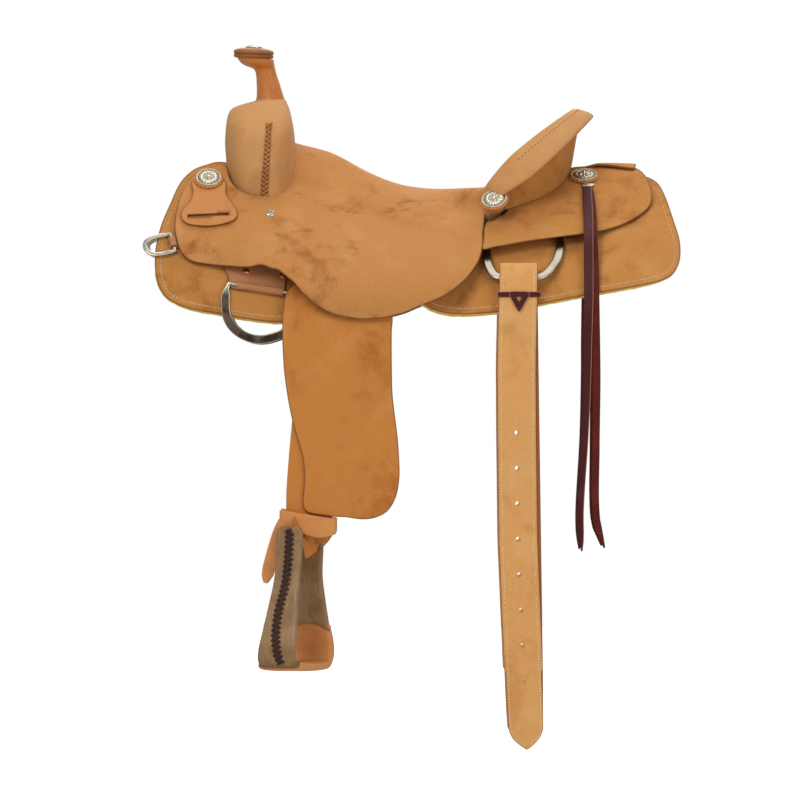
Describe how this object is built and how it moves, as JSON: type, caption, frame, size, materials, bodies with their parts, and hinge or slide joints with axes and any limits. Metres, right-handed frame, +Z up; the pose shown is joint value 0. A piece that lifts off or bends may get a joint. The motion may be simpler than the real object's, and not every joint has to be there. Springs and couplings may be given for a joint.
{
  "type": "western cutting saddle",
  "caption": "Western cutting saddle in rough-out leather with high swell, horn, deep seat, rolled cantle, hanging fenders, bell stirrups and flank billets.",
  "frame": {"origin": "in the saddle's middle plane at the height of the horse's back under the rider", "axes": "+X towards the horse's tail, +Y towards the off (right) side, +Z up"},
  "size_m": [0.7767, 0.6522, 1.0176],
  "materials": {
    "roughout": "rough-out, napped",
    "roughout_pale": "rough-out, paler and napped",
    "smooth_leather": "smooth, oiled",
    "fleece": "wool pile",
    "tree": "rawhide-covered wood",
    "rawhide": "varnished rawhide",
    "steel": "polished stainless steel",
    "silver": "silver plate with dark engraving",
    "latigo": "oiled latigo"
  },
  "bodies": {
    "saddle": {"tree_fork": "tree", "tree_bar_left": "tree", "tree_bar_right": "tree", "tree_cantle": "tree", "ground_seat": "tree", "swell_cover": "roughout_pale", "horn_wrap": "smooth_leather", "horn_cap": "smooth_leather", "horn_cap_concho": "silver", "seat_leather": "roughout", "cantle_roll": "roughout_pale", "cantle_back": "roughout", "spine_tab": "roughout", "rear_jockey_left": "roughout", "skirt_left": "roughout", "fleece_left": "fleece", "front_rigging_left": "roughout_pale", "rear_rigging_left": "roughout_pale", "breast_tab_left": "roughout_pale", "latigo_keeper_left": "smooth_leather", "concho_front_left": "silver", "concho_cantle_left": "silver", "concho_rear_left": "silver", "string_front_left": "latigo", "string_back_left": "latigo", "rear_jockey_right": "roughout", "skirt_right": "roughout", "fleece_right": "fleece", "front_rigging_right": "roughout_pale", "rear_rigging_right": "roughout_pale", "breast_tab_right": "roughout_pale", "latigo_keeper_right": "smooth_leather", "concho_front_right": "silver", "concho_cantle_right": "silver", "concho_rear_right": "silver", "string_front_right": "latigo", "string_back_right": "latigo"},
    "fender_left": {"fender_left": "roughout", "stirrup_leather_left": "roughout", "hobble_strap_left": "roughout"},
    "stirrup_left": {"stirrup_left": "rawhide", "stirrup_tread_left": "smooth_leather", "stirrup_bolt_left": "steel"},
    "front_dee_left": {"front_dee_left": "steel"},
    "rear_dee_left": {"rear_dee_left": "steel"},
    "billet_left": {"billet_left": "roughout", "billet_tie_left": "latigo"},
    "breast_dee_left": {"breast_dee_left": "steel"},
    "fender_right": {"fender_right": "roughout", "stirrup_leather_right": "roughout", "hobble_strap_right": "roughout"},
    "stirrup_right": {"stirrup_right": "rawhide", "stirrup_tread_right": "smooth_leather", "stirrup_bolt_right": "steel"},
    "front_dee_right": {"front_dee_right": "steel"},
    "rear_dee_right": {"rear_dee_right": "steel"},
    "billet_right": {"billet_right": "roughout", "billet_tie_right": "latigo"},
    "breast_dee_right": {"breast_dee_right": "steel"}
  },
  "joints": [
    {"name": "fender_swing_left", "type": "hinge", "parent": "saddle", "child": "fender_left", "pos_m": [-0.088, -0.25, 0.01], "axis": [0, 1, 0], "range_deg": [-10, 15]},
    {"name": "fender_swing_right", "type": "hinge", "parent": "saddle", "child": "fender_right", "pos_m": [-0.088, 0.25, 0.01], "axis": [0, 1, 0], "range_deg": [-10, 15]},
    {"name": "stirrup_pivot_left", "type": "hinge", "parent": "fender_left", "child": "stirrup_left", "pos_m": [-0.145, -0.2575, -0.458], "axis": [-0.4226, -0.9063, 0], "range_deg": [-20, 25]},
    {"name": "stirrup_pivot_right", "type": "hinge", "parent": "fender_right", "child": "stirrup_right", "pos_m": [-0.145, 0.2575, -0.458], "axis": [0.4226, -0.9063, 0], "range_deg": [-20, 25]},
    {"name": "front_dee_swing_left", "type": "hinge", "parent": "saddle", "child": "front_dee_left", "pos_m": [-0.205, -0.24175, -0.093], "axis": [-0.9901, 0.0211, 0.139], "range_deg": [-3, 0]},
    {"name": "front_dee_swing_right", "type": "hinge", "parent": "saddle", "child": "front_dee_right", "pos_m": [-0.205, 0.24175, -0.093], "axis": [0.9901, 0.0211, -0.139], "range_deg": [-3, 0]},
    {"name": "rear_dee_swing_left", "type": "hinge", "parent": "saddle", "child": "rear_dee_left", "pos_m": [0.17975, -0.1757, -0.021], "axis": [-0.9739, -0.1531, -0.1677], "range_deg": [0, 15]},
    {"name": "rear_dee_swing_right", "type": "hinge", "parent": "saddle", "child": "rear_dee_right", "pos_m": [0.17975, 0.1757, -0.021], "axis": [0.9739, -0.1531, 0.1677], "range_deg": [0, 15]},
    {"name": "billet_swing_left", "type": "hinge", "parent": "rear_dee_left", "child": "billet_left", "pos_m": [0.172, -0.241, -0.0745], "axis": [-1, 0, 0], "range_deg": [0, 30]},
    {"name": "billet_swing_right", "type": "hinge", "parent": "rear_dee_right", "child": "billet_right", "pos_m": [0.172, 0.241, -0.0745], "axis": [1, 0, 0], "range_deg": [0, 30]},
    {"name": "breast_dee_swing_left", "type": "hinge", "parent": "saddle", "child": "breast_dee_left", "pos_m": [-0.332, -0.20851, -0.0245], "axis": [-0.1639, 0.5489, 0.8196], "range_deg": [0, 75]},
    {"name": "breast_dee_swing_right", "type": "hinge", "parent": "saddle", "child": "breast_dee_right", "pos_m": [-0.332, 0.20851, -0.0245], "axis": [0.1639, 0.5489, -0.8196], "range_deg": [0, 75]}
  ]
}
##############################
## Goal of the exercise
Print the material above once more, exactly.

## Solution for this problem
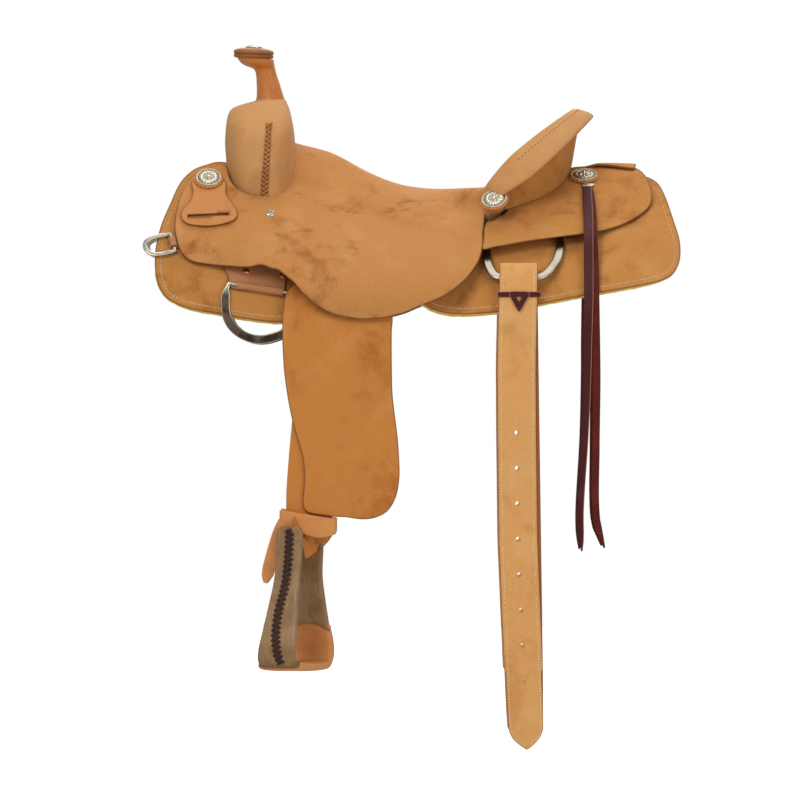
Describe how this object is built and how it moves, as JSON: type, caption, frame, size, materials, bodies with their parts, and hinge or slide joints with axes and any limits. Metres, right-handed frame, +Z up; the pose shown is joint value 0. A piece that lifts off or bends may get a joint. The motion may be simpler than the real object's, and not every joint has to be there. Springs and couplings may be given for a joint.
{
  "type": "western cutting saddle",
  "caption": "Western cutting saddle in rough-out leather with high swell, horn, deep seat, rolled cantle, hanging fenders, bell stirrups and flank billets.",
  "frame": {"origin": "in the saddle's middle plane at the height of the horse's back under the rider", "axes": "+X towards the horse's tail, +Y towards the off (right) side, +Z up"},
  "size_m": [0.7767, 0.6522, 1.0176],
  "materials": {
    "roughout": "rough-out, napped",
    "roughout_pale": "rough-out, paler and napped",
    "smooth_leather": "smooth, oiled",
    "fleece": "wool pile",
    "tree": "rawhide-covered wood",
    "rawhide": "varnished rawhide",
    "steel": "polished stainless steel",
    "silver": "silver plate with dark engraving",
    "latigo": "oiled latigo"
  },
  "bodies": {
    "saddle": {"tree_fork": "tree", "tree_bar_left": "tree", "tree_bar_right": "tree", "tree_cantle": "tree", "ground_seat": "tree", "swell_cover": "roughout_pale", "horn_wrap": "smooth_leather", "horn_cap": "smooth_leather", "horn_cap_concho": "silver", "seat_leather": "roughout", "cantle_roll": "roughout_pale", "cantle_back": "roughout", "spine_tab": "roughout", "rear_jockey_left": "roughout", "skirt_left": "roughout", "fleece_left": "fleece", "front_rigging_left": "roughout_pale", "rear_rigging_left": "roughout_pale", "breast_tab_left": "roughout_pale", "latigo_keeper_left": "smooth_leather", "concho_front_left": "silver", "concho_cantle_left": "silver", "concho_rear_left": "silver", "string_front_left": "latigo", "string_back_left": "latigo", "rear_jockey_right": "roughout", "skirt_right": "roughout", "fleece_right": "fleece", "front_rigging_right": "roughout_pale", "rear_rigging_right": "roughout_pale", "breast_tab_right": "roughout_pale", "latigo_keeper_right": "smooth_leather", "concho_front_right": "silver", "concho_cantle_right": "silver", "concho_rear_right": "silver", "string_front_right": "latigo", "string_back_right": "latigo"},
    "fender_left": {"fender_left": "roughout", "stirrup_leather_left": "roughout", "hobble_strap_left": "roughout"},
    "stirrup_left": {"stirrup_left": "rawhide", "stirrup_tread_left": "smooth_leather", "stirrup_bolt_left": "steel"},
    "front_dee_left": {"front_dee_left": "steel"},
    "rear_dee_left": {"rear_dee_left": "steel"},
    "billet_left": {"billet_left": "roughout", "billet_tie_left": "latigo"},
    "breast_dee_left": {"breast_dee_left": "steel"},
    "fender_right": {"fender_right": "roughout", "stirrup_leather_right": "roughout", "hobble_strap_right": "roughout"},
    "stirrup_right": {"stirrup_right": "rawhide", "stirrup_tread_right": "smooth_leather", "stirrup_bolt_right": "steel"},
    "front_dee_right": {"front_dee_right": "steel"},
    "rear_dee_right": {"rear_dee_right": "steel"},
    "billet_right": {"billet_right": "roughout", "billet_tie_right": "latigo"},
    "breast_dee_right": {"breast_dee_right": "steel"}
  },
  "joints": [
    {"name": "fender_swing_left", "type": "hinge", "parent": "saddle", "child": "fender_left", "pos_m": [-0.088, -0.25, 0.01], "axis": [0, 1, 0], "range_deg": [-10, 15]},
    {"name": "fender_swing_right", "type": "hinge", "parent": "saddle", "child": "fender_right", "pos_m": [-0.088, 0.25, 0.01], "axis": [0, 1, 0], "range_deg": [-10, 15]},
    {"name": "stirrup_pivot_left", "type": "hinge", "parent": "fender_left", "child": "stirrup_left", "pos_m": [-0.145, -0.2575, -0.458], "axis": [-0.4226, -0.9063, 0], "range_deg": [-20, 25]},
    {"name": "stirrup_pivot_right", "type": "hinge", "parent": "fender_right", "child": "stirrup_right", "pos_m": [-0.145, 0.2575, -0.458], "axis": [0.4226, -0.9063, 0], "range_deg": [-20, 25]},
    {"name": "front_dee_swing_left", "type": "hinge", "parent": "saddle", "child": "front_dee_left", "pos_m": [-0.205, -0.24175, -0.093], "axis": [-0.9901, 0.0211, 0.139], "range_deg": [-3, 0]},
    {"name": "front_dee_swing_right", "type": "hinge", "parent": "saddle", "child": "front_dee_right", "pos_m": [-0.205, 0.24175, -0.093], "axis": [0.9901, 0.0211, -0.139], "range_deg": [-3, 0]},
    {"name": "rear_dee_swing_left", "type": "hinge", "parent": "saddle", "child": "rear_dee_left", "pos_m": [0.17975, -0.1757, -0.021], "axis": [-0.9739, -0.1531, -0.1677], "range_deg": [0, 15]},
    {"name": "rear_dee_swing_right", "type": "hinge", "parent": "saddle", "child": "rear_dee_right", "pos_m": [0.17975, 0.1757, -0.021], "axis": [0.9739, -0.1531, 0.1677], "range_deg": [0, 15]},
    {"name": "billet_swing_left", "type": "hinge", "parent": "rear_dee_left", "child": "billet_left", "pos_m": [0.172, -0.241, -0.0745], "axis": [-1, 0, 0], "range_deg": [0, 30]},
    {"name": "billet_swing_right", "type": "hinge", "parent": "rear_dee_right", "child": "billet_right", "pos_m": [0.172, 0.241, -0.0745], "axis": [1, 0, 0], "range_deg": [0, 30]},
    {"name": "breast_dee_swing_left", "type": "hinge", "parent": "saddle", "child": "breast_dee_left", "pos_m": [-0.332, -0.20851, -0.0245], "axis": [-0.1639, 0.5489, 0.8196], "range_deg": [0, 75]},
    {"name": "breast_dee_swing_right", "type": "hinge", "parent": "saddle", "child": "breast_dee_right", "pos_m": [-0.332, 0.20851, -0.0245], "axis": [0.1639, 0.5489, -0.8196], "range_deg": [0, 75]}
  ]
}